To which I’ll respond this way: if Santorum is nominated and loses in the biggest landslide in US history to a Marxist collectivist who is actively working to rewrite the Constitution into a document that institutionalizes its precise opposite intent (which, thanks, textualists!) — one that transfers the provenance for fundamental rights from beyond the reach of man to the control of man — then the United States, as Benjamin Franklin and de Toqueville other evil white patriarchal miscreants predicted, is lost anyway.

The rest is just about who wins the looting contest.

12 Replies to “Do last night’s Santorum victories matter?”

  1. sdferr says:

    The progressives will indicate just how much the victories matter to themselves by means of the attacks on Santorum they either indulge or refrain from making in the next few weeks. I suspect, on no particular evidence as yet, that the attacks will be furious, vicious, unrelenting and joined too often by many a Republican establishment type.

  2. jdw says:

    The rest is just about who wins the looting contest.

    That’ll be the U.N. blue helmets sent in to ‘calm’ what remains of the populace, after the riots that spark the Second Civil War.

  3. leigh says:

    Meghan Kelly’s guests are minimizing Santorum’s triple.

  4. Ernst Schreiber says:

    That idiot commenter doesn’t know what said idiot commenter is talking about. Mike Huckabee is this century’s William Jennings Bryan.

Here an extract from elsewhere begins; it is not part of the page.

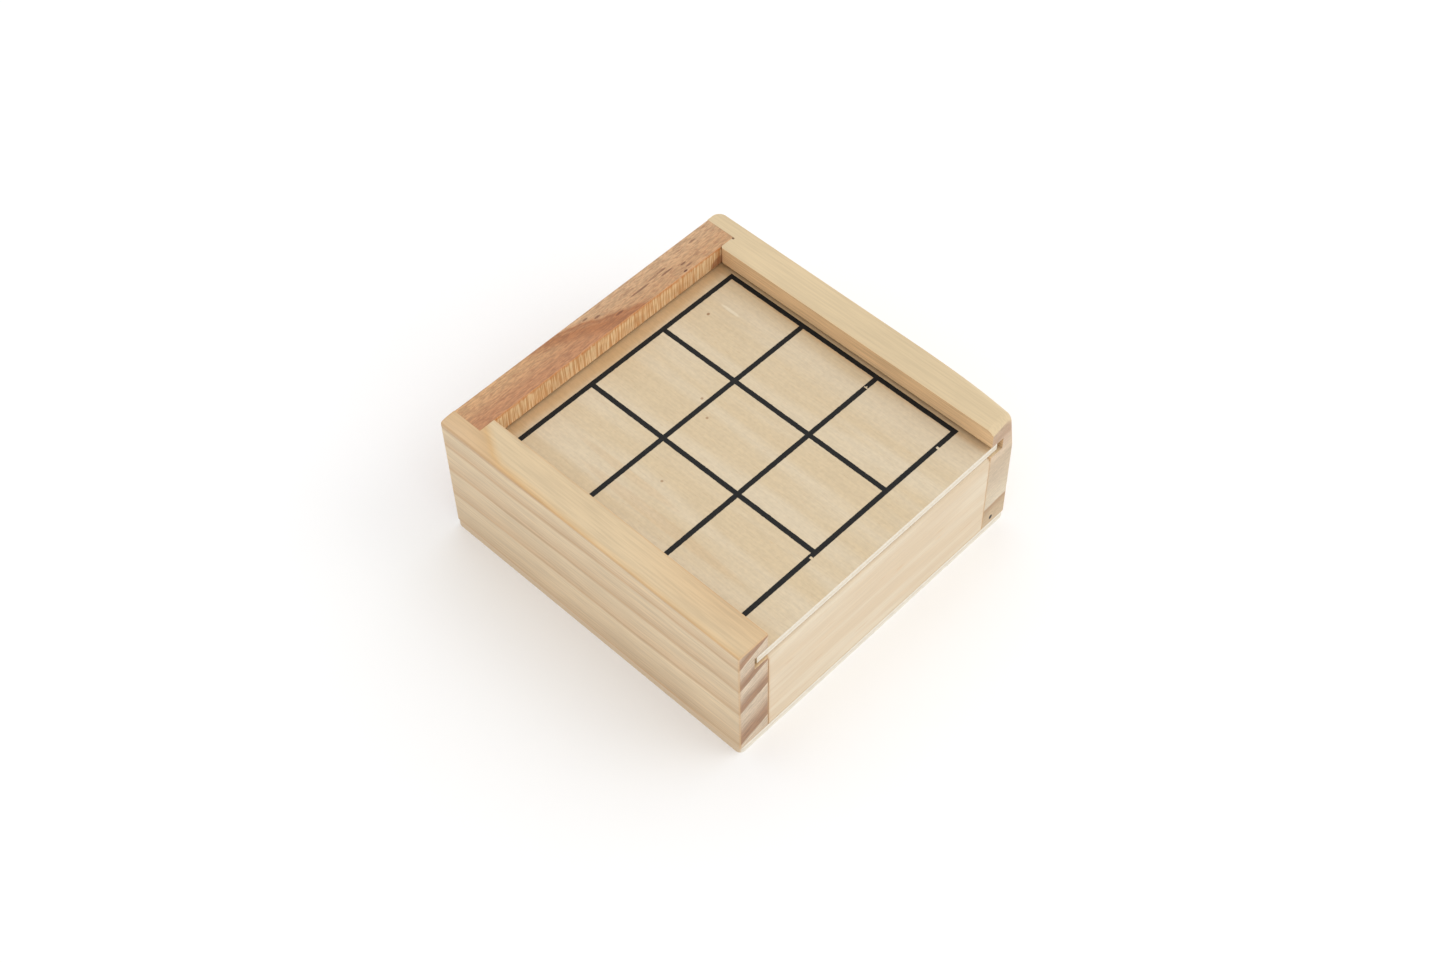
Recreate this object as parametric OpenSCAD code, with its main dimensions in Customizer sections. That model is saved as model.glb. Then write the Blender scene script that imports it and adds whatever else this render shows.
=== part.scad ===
// A small pine puzzle box. Its plywood lid slides in a groove below the tops of the walls, so that the
// three-by-three grid printed on it lies in a shallow tray, and nine loose wooden cubes are kept under it.
// Millimetres. The origin is at the centre of the underside: +X to the right, +Y to the back wall, +Z up.
// The lid draws out over the low front wall, along -Y.

/* [Box] */
// Outside width, across both side walls
box_w = 120.4; // [117:0.1:150]
// Outside depth, from the front wall to the back wall
box_d = 123.5; // [119:0.1:150]
// Outside height, from the underside to the tops of the walls
box_h = 50.2; // [47:0.1:80]

/* [Boards] */
// Thickness of the left side wall
left_wall_t = 12; // [10:0.1:13]
// Thickness of the right side wall, sanded a little thinner
right_wall_t = 11.2; // [10:0.1:13]
// Thickness of the front wall
front_wall_t = 11.4; // [9:0.1:12.5]
// Thickness of the back wall
back_wall_t = 11.4; // [9:0.1:12.5]
// Thickness of the plywood base
base_t = 3; // [2.5:0.1:5]
// How deep the back wall's ends are let into the side walls
rebate_depth = 5.9; // [4:0.1:7]

/* [Rounded edges] */
// Radius of the walls' back right corner, seen from above
back_right_r = 3; // [0.5:0.1:4]
// Radius of the walls' back left corner
back_left_r = 1.2; // [0.5:0.1:4]
// Radius of the walls' front right corner
front_right_r = 1; // [0.5:0.1:4]
// Radius of the walls' front left corner, which is nearly sharp
front_left_r = 0.5; // [0.3:0.1:4]
// Radius of the base's corners
base_corner_r = 2; // [0.5:0.1:4]
// Radius along the inner top edge of the right side wall
right_inner_r = 1.8; // [0.5:0.1:3]
// Radius along the front wall's top edge, which the lid slides over
front_top_r = 2; // [0.5:0.1:4]
// Radius of every other edge that is only eased
eased_r = 0.6; // [0.3:0.1:1]

/* [Lid] */
// Width of the lid, with its two edges in the grooves
lid_w = 105; // [101:0.1:106]
// Length of the lid, from its front edge to its back edge
lid_d = 115.4; // [108:0.1:116]
// Thickness of the plywood lid
lid_t = 3; // [2.5:0.1:3.4]
// How far the lid's top lies below the tops of the walls
lid_sunk = 8.2; // [6.5:0.1:9]
// How far the lid's front edge stands back from the front face
lid_inset = 0.8; // [0:0.1:2]
// Gap between the lid's left edge and the bottom of its groove
lid_left_gap = 1.4; // [0.3:0.1:2]
// Gap between the lid's underside and the floor of the groove
lid_rest_gap = 0.2; // [0.1:0.05:0.3]

/* [Groove] */
// Height of the groove in the side walls
groove_h = 4.8; // [4:0.1:5]
// Height of the groove in the back wall, which holds the lid's back edge more closely
back_groove_h = 4.1; // [3.9:0.1:5]
// Depth of the groove in all three walls
groove_depth = 5.4; // [4.5:0.1:5.8]

/* [Printed grid] */
// Distance from one printed line to the next
grid_pitch = 31; // [28:0.1:31.5]
// Width of a printed line
grid_line_w = 1.7; // [0.8:0.1:2.5]
// Thickness of the film of ink
ink_t = 0.06; // [0.05:0.01:0.2]
// How far the print's centre lies to the right of the box's centre
grid_right = 1.1; // [-1:0.1:1.5]
// How far the print's centre lies in front of the box's centre
grid_forward = 2.05; // [-1:0.05:3]
// How far the print is turned on the lid, in degrees
grid_turn = -0.2; // [-0.5:0.1:0.5]

/* [Cubes] */
// Length of a cube's edge
cube_side = 29; // [24:0.5:29.5]
// Distance from one cube's centre to the next
cube_pitch = 31; // [30:0.1:31.5]
// Radius of a cube's edges
cube_r = 1.2; // [0.5:0.1:3]

/* [Brads] */
// Diameter of a brad's shank
brad_d = 1.2; // [1:0.1:1.6]
// Length of a brad, with its head
brad_l = 15; // [10:1:20]
// Diameter of a brad's head
brad_head_d = 2; // [1.8:0.1:2.4]
// Thickness of a brad's head
brad_head_t = 0.5; // [0.4:0.1:0.8]
// How far a brad's head is sunk into the underside
brad_sunk = 0.2; // [0.1:0.1:0.5]

/* [Hidden] */
$fn = 48;
// How far a cutter runs past the face that it cuts
past = 1;
left = -box_w / 2;
right = box_w / 2;
front = -box_d / 2;
back = box_d / 2;
inner_left = left + left_wall_t;
inner_right = right - right_wall_t;
inner_front = front + front_wall_t;
inner_back = back - back_wall_t;
wall_h = box_h - base_t;
lid_top = box_h - lid_sunk;
lid_bottom = lid_top - lid_t;
groove_floor = lid_bottom - lid_rest_gap;
lid_left = inner_left - groove_depth + lid_left_gap;
lid_front = front + lid_inset;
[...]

  5. Ernst Schreiber says:

    Well, anything that the chatterati fail to predict is by definition unimportant. If it weren’t they would have predicted it.

  6. RI Red says:

    Jeff, your last full paragraph states the core issue as well as I’ve seen it put.

  7. Pablo says:

    Santorum is the 21st Century’s William Jennings Bryan, and if nominated, will lost in the biggest landslide in history.

    Well, that’s just plain stupid. 1984?

  8. Ella says:

    Romeny is ahead by 48 delegates … because they didn’t officially award Santorum any of Missouri’s 37 delegates (which, I know, I know, aren’t assigned for another month, but whatevs).

    Knock out the outlier of Florida *and* don’t include Missouri, and Santorum leads by 2. Which is really unfair, because he’s not inevitable at all.

    OUTLAW!

  9. Ella says:

    Pablo, wasn’t 1972 kinda brutal, too? We’ve had some doozies.

  10. […] see Jeff Goldstein about this unimportant night for […]

  11. Ernst Schreiber says:

    For the establishment, every cycle is another 1964 in the offing.

    That’s their dream. That’s their nightmare.

  12. Paul Zummo says:

    It’s semantics, I recognize, but there are 20 states that no Republican presidential candidate is going to lose: Alaska, Alabama, Arkansas, Georgia, Idaho, Kansas, Kentucky, Louisiana, Mississippi, Montana, Nebraska, North Dakota, Oklahoma, South Carolina, South Dakota, Tennessee, Texas, Utah, Wyoming, and probably West Virginia. Throw in Arizona and Missouri as McCain states that Obama is likely to lose, and at a minimum the Republican nominee – and again, that’s whoever the nominee is going to be – will win at least 22 states. That, ummm, a bit more than Goldwater, Landon, Mondale and other flameouts.